Luke nodded, and pocketed the syringes. “Thanks.”
Then he went, not to the room he’d shared so briefly with Roxie, but to the room she’d stayed in the first night, the one with the column in the corner.
The moment he was inside, he heard the heavy tread of footsteps, coming not from the hallway, or from the walls, but from the floor beneath him. The footsteps were dragging and uneven, warning that they belonged to the missing Violent,
or others like him.
Rox had been right about the secret tunnels, he realized. She’d just been wrong about where they were located.
Cursing, fearing that he was already too late, he dragged the cot away from the wall and started looking for the trapdoor he knew had to be there.

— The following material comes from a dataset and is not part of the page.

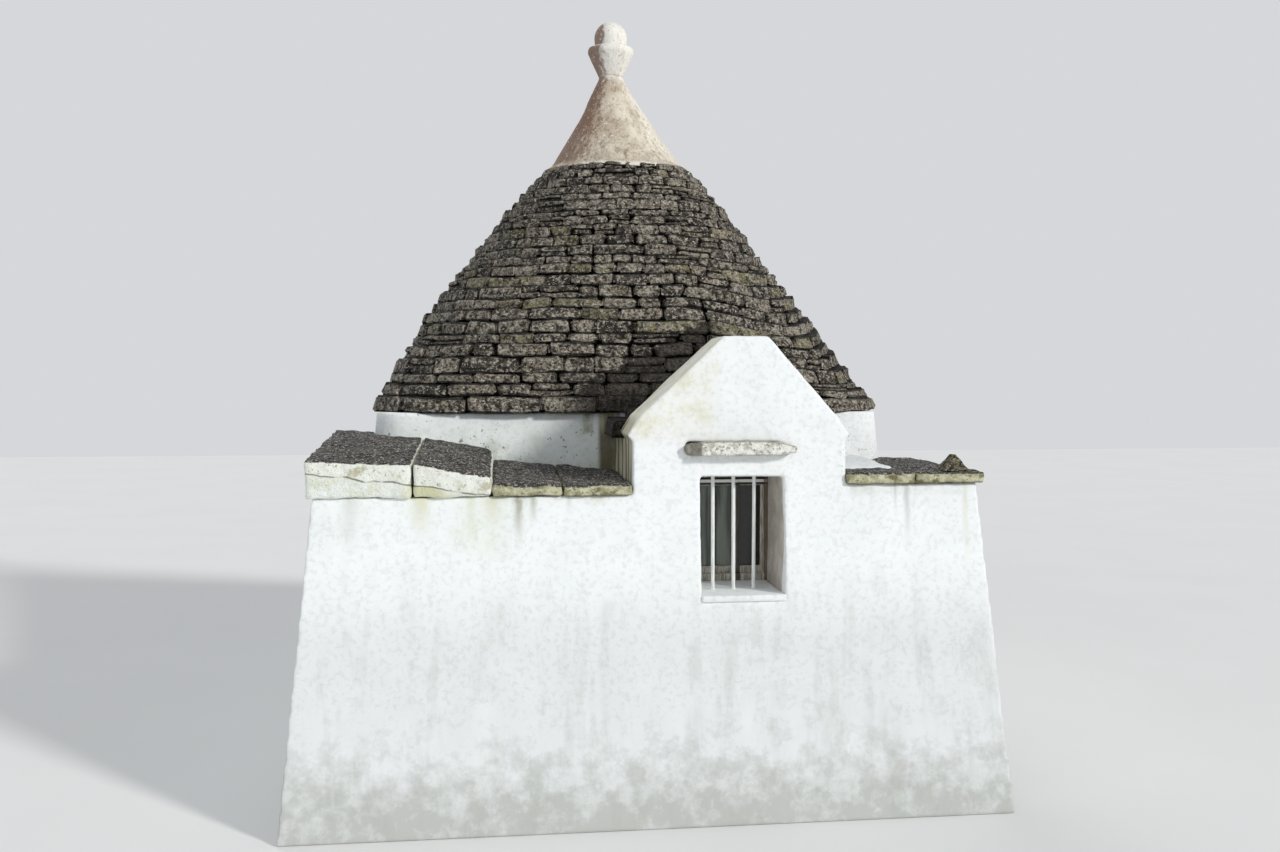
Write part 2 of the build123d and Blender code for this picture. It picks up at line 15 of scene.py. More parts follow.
import bpy
import numpy as np
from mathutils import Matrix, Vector

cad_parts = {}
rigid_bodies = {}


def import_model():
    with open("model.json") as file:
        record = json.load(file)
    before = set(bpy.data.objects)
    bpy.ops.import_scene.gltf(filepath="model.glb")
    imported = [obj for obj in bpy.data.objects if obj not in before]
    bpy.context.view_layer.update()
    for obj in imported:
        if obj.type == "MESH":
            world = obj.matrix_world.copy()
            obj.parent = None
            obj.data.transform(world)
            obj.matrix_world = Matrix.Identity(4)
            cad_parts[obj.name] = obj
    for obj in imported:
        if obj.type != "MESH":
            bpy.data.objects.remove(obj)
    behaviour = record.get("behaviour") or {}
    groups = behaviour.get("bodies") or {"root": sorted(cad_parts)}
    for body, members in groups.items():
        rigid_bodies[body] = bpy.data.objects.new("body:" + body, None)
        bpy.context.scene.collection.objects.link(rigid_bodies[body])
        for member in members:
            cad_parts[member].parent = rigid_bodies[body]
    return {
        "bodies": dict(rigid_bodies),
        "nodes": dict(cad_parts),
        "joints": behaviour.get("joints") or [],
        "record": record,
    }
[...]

ROX AWOKE IN a narrow stone space, and for a moment she thought she was in the room that she and Luke had shared. But the air was stale and there was no natural light, only the glow from bare lightbulbs strung at wide intervals along a long, low corridor.
She was in one of the monastery’s secret passageways, she realized with a jolt. But how? Why?
“Good,” a man’s muffled voice said from behind her. “You’re awake.”
She turned to look at him, and realized she was tied, her hands and feet bound together behind her, so her every move strained her shoulders and hips.
Her captor stood over her wearing a lab coat over casual clothes, and a ski mask concealing his face. Behind the mask, his gray eyes gleamed with mad satisfaction.
Panic flared hard and hot, and she opened her mouth to scream.
“Don’t.” He shoved a wad of cotton floss in her mouth and taped it in place with a strip of adhesive while she thrashed and gargled, trying to make a sound, any sound that would bring rescue.
“Luke,” she screamed behind the gag. “Luke!” But all that came out was a weak, terrified whimper.
“You should’ve gotten sick right away,” the man said thoughtfully, as though to himself. “I sprayed the coffee in your clinic with the extract, after all. But, no. You had to make things difficult, and by the time I realized you were going to be a problem, the others were already here.” He tsked as though she were a naughty child who deserved punishment, and pulled a syringe from the pocket of his lab coat. “Now we’ve got a real mess on our hands, and I have to clean it up.”
He uncapped the needle and pushed through a drop of the clear liquid within the syringe, as though it really mattered whether or not he gave her an air embolism.
Seeing the fear in her eyes and hearing her muffled cry of alarm, he smiled. “Yes, poor Jason warned you before he died, didn’t he? My former lab tech is quite correct—the nutrient triggers incredibly fast growth in fish, and equally fast death in humans. Which is why my new investors are so excited about the possibilities of using it as a bioweapon…and why I can’t allow you or your friends to jeopardize our plans.”